Public Participation in Negotiations and Agreements
The democratic system of government empowers those in power to be the voice of the electorate, but it does not substitute for citizens’ voices. While there is a case for negotiating out of public view, there are benefits in making the agreed terms publicly available after conclusion of the negotiations. In this respect, the failure by the Government to include parliamentarians in negotiations and on matters of mining in Botswana’s biggest asset defies logic. The private nature of details relating to the scope and content of agreements, such that parliamentarians, NGOs, and the public have no access to them, fails the basic test of transparency, accountability, and public participation. It goes against the democratic concept of Government of the people, by the people, for the people and leans towards a government of the party for the members.
Freedom of Information Law
Though not confined to the diamond industry, the absence of a freedom of information law in Botswana creates problems of transparency and permeates all economic policy but especially those relating to diamonds because of their far reaching long-term socio economic impacts.

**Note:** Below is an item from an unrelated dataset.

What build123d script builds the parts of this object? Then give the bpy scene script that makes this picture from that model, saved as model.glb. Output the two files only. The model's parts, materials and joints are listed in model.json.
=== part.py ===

But this might change because the current administration made an electoral commitment to enact the law.
Conclusion
In mining policy and mineral economic development terms, the ruling party has performed well as a steward of Botswana’s diamond wealth. De Beers took a risk and invested hugely in exploration and enjoyed a stable environment and conducive relations for nearly half a century. Botswana’s image and track record of responsible use of mineral resources has strengthened consumer confidence. De Beers’ technology has helped unlock diamond wealth including the very discovery of the deposits. The partnership has been a driver of the national and corporate brand to their mutual benefit. As will be seen in the next blog in the series, year after year, both partners received a high return on the investment in Debswana. It seems sensible to build on this foundation.